■ Exercise ■
Output, please, exactly those lines of the listing that come before the line with "roller_edge_r = 0.15; // [0.1:0.05:0.3]", along with that line itself.

>>>

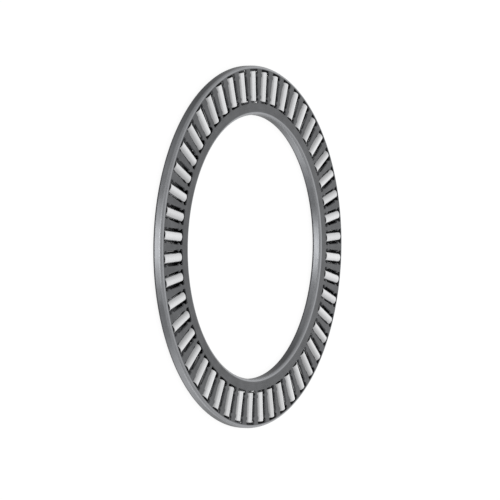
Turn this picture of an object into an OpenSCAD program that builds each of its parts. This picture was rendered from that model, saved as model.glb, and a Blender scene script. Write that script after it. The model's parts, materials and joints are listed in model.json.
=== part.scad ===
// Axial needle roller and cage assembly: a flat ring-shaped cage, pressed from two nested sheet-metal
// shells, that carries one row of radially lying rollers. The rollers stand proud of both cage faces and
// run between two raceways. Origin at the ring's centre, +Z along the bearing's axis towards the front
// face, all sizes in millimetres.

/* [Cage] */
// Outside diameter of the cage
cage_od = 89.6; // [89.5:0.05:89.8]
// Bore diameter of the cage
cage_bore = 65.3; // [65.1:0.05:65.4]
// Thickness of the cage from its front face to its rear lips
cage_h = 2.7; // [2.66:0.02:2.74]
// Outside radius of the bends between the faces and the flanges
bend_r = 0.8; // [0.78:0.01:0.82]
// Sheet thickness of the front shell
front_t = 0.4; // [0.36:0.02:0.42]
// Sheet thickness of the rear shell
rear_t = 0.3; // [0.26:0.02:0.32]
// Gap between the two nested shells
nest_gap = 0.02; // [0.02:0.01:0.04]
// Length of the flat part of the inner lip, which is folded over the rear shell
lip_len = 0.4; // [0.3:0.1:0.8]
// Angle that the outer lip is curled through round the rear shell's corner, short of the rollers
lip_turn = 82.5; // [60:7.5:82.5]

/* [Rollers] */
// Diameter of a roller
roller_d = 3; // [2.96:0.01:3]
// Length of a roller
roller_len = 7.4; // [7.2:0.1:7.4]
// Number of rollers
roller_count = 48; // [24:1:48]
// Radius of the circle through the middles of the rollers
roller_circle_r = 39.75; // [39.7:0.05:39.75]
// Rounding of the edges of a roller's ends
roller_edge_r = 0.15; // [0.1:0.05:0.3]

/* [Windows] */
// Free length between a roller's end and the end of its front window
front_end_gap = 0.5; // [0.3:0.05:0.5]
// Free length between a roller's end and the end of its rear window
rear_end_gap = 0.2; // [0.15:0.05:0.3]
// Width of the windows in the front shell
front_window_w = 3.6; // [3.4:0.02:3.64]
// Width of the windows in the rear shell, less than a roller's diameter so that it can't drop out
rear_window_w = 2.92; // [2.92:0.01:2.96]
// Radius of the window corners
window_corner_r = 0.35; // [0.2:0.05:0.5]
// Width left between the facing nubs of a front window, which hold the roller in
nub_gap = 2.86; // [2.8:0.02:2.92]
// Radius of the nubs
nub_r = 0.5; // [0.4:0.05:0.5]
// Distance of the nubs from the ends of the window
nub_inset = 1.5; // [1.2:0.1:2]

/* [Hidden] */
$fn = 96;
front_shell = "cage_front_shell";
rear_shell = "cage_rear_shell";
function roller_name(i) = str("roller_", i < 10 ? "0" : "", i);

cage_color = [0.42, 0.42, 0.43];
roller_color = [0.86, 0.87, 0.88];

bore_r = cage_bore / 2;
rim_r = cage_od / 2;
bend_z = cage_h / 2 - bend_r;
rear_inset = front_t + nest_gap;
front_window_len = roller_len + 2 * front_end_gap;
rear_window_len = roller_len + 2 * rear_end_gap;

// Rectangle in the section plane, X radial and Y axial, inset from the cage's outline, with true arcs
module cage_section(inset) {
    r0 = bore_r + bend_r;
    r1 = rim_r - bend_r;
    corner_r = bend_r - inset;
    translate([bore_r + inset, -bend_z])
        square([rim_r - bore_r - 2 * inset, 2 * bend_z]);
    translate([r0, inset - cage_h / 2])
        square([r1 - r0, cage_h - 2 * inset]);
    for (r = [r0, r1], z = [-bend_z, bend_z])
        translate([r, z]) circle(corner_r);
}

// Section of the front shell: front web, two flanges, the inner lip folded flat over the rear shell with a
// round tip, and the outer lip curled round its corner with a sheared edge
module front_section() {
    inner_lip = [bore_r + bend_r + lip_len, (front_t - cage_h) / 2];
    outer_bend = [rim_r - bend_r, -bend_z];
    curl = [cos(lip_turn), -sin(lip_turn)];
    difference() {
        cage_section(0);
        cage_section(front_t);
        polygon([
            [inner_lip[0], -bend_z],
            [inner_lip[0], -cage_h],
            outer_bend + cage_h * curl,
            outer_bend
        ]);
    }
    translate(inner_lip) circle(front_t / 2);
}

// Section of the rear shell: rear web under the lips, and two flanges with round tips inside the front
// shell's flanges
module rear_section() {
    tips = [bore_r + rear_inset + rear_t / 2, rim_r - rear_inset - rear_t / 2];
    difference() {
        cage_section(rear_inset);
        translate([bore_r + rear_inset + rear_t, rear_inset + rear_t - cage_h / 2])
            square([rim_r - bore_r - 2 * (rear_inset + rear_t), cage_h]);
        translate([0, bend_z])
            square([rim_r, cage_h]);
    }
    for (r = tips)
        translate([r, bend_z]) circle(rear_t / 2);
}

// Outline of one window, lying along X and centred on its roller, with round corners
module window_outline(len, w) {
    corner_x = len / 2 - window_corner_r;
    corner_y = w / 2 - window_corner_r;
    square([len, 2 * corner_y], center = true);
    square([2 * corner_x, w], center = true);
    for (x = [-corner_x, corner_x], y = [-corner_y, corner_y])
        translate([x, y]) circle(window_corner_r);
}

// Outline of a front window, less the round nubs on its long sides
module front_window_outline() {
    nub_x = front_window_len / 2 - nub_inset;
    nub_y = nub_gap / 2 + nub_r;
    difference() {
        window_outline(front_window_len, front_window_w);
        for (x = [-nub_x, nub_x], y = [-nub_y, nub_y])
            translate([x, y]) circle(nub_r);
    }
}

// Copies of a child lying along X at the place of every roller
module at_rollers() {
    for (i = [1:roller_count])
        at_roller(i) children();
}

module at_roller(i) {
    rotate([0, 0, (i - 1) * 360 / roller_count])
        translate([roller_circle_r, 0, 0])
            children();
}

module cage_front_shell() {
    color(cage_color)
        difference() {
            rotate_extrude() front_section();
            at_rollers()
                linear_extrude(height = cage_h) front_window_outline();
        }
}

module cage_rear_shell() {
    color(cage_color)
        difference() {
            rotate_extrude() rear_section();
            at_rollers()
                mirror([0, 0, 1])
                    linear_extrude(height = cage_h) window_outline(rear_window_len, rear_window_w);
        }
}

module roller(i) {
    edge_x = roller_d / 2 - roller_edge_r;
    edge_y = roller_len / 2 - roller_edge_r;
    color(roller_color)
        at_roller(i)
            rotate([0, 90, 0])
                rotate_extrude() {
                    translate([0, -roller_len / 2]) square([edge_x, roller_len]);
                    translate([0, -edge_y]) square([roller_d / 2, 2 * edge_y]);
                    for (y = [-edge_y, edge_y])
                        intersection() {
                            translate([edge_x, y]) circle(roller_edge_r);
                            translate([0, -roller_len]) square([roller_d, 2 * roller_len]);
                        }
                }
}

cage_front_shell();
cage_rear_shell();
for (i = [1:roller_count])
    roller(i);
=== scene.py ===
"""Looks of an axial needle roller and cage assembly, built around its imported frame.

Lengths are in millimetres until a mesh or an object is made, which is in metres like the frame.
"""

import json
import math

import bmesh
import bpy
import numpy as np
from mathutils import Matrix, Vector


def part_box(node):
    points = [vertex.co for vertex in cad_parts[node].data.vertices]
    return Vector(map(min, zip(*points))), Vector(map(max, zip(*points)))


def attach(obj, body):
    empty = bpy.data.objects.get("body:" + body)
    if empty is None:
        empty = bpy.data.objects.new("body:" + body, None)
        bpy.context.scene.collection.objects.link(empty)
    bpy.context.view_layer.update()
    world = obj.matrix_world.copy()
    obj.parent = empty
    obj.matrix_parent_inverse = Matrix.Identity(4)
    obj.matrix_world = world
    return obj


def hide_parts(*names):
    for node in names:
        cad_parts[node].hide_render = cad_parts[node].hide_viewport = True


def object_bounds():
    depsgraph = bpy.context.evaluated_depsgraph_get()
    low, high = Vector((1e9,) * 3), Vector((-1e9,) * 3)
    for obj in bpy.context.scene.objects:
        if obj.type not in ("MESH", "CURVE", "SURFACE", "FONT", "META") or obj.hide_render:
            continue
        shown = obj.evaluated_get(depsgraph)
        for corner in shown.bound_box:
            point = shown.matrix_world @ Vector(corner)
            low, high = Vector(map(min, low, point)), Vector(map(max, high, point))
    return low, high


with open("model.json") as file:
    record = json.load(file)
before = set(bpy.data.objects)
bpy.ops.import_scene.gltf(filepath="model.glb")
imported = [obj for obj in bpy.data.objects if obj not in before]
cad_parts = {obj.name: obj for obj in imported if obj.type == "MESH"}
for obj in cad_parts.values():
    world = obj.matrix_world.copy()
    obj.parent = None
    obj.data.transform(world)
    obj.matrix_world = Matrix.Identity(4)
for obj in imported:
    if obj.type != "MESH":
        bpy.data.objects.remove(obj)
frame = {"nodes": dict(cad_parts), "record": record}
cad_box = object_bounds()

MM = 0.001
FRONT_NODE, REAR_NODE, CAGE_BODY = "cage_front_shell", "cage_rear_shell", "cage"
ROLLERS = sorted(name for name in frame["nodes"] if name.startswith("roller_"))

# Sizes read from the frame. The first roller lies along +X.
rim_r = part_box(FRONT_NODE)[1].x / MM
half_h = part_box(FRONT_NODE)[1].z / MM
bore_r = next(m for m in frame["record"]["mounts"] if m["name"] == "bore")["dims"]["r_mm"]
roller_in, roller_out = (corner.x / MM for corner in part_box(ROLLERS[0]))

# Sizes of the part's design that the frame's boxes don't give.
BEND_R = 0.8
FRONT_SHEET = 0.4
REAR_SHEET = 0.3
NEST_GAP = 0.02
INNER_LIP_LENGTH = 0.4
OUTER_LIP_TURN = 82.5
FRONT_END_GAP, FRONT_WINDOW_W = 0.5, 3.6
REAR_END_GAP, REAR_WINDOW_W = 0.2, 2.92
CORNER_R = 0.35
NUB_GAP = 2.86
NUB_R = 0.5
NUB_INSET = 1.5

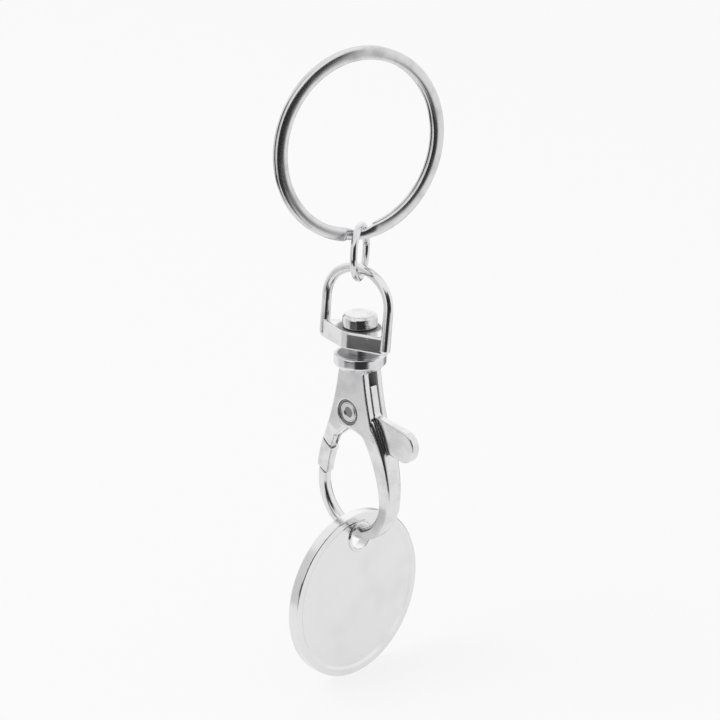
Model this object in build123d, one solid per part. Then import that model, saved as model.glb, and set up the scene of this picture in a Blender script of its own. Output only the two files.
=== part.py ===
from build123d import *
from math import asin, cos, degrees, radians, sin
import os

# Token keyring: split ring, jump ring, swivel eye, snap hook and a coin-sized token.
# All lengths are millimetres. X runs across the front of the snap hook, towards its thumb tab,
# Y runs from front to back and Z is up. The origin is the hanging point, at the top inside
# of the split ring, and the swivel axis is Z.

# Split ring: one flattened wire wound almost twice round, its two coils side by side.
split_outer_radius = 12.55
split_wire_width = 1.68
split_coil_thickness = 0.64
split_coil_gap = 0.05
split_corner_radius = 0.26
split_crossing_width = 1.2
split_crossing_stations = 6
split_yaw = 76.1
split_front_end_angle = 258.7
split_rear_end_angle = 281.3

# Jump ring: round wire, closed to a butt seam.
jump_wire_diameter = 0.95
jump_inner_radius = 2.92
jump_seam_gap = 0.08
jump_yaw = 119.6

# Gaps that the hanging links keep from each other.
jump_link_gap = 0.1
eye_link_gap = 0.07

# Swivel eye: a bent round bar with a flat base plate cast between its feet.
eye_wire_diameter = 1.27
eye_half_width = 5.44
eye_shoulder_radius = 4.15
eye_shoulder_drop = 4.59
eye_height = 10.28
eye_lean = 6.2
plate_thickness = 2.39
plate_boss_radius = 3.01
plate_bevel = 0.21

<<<

■ Correct result ■
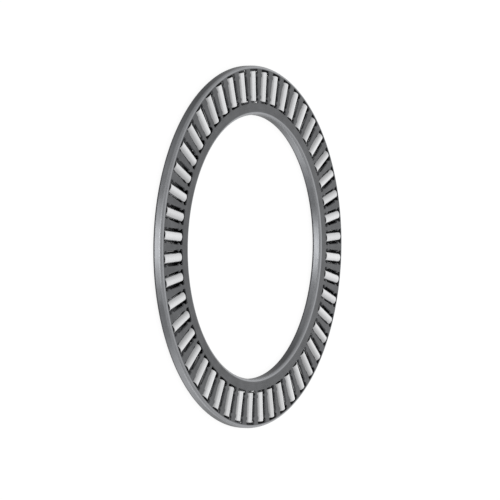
Turn this picture of an object into an OpenSCAD program that builds each of its parts. This picture was rendered from that model, saved as model.glb, and a Blender scene script. Write that script after it. The model's parts, materials and joints are listed in model.json.
=== part.scad ===
// Axial needle roller and cage assembly: a flat ring-shaped cage, pressed from two nested sheet-metal
// shells, that carries one row of radially lying rollers. The rollers stand proud of both cage faces and
// run between two raceways. Origin at the ring's centre, +Z along the bearing's axis towards the front
// face, all sizes in millimetres.

/* [Cage] */
// Outside diameter of the cage
cage_od = 89.6; // [89.5:0.05:89.8]
// Bore diameter of the cage
cage_bore = 65.3; // [65.1:0.05:65.4]
// Thickness of the cage from its front face to its rear lips
cage_h = 2.7; // [2.66:0.02:2.74]
// Outside radius of the bends between the faces and the flanges
bend_r = 0.8; // [0.78:0.01:0.82]
// Sheet thickness of the front shell
front_t = 0.4; // [0.36:0.02:0.42]
// Sheet thickness of the rear shell
rear_t = 0.3; // [0.26:0.02:0.32]
// Gap between the two nested shells
nest_gap = 0.02; // [0.02:0.01:0.04]
// Length of the flat part of the inner lip, which is folded over the rear shell
lip_len = 0.4; // [0.3:0.1:0.8]
// Angle that the outer lip is curled through round the rear shell's corner, short of the rollers
lip_turn = 82.5; // [60:7.5:82.5]

/* [Rollers] */
// Diameter of a roller
roller_d = 3; // [2.96:0.01:3]
// Length of a roller
roller_len = 7.4; // [7.2:0.1:7.4]
// Number of rollers
roller_count = 48; // [24:1:48]
// Radius of the circle through the middles of the rollers
roller_circle_r = 39.75; // [39.7:0.05:39.75]
// Rounding of the edges of a roller's ends
roller_edge_r = 0.15; // [0.1:0.05:0.3]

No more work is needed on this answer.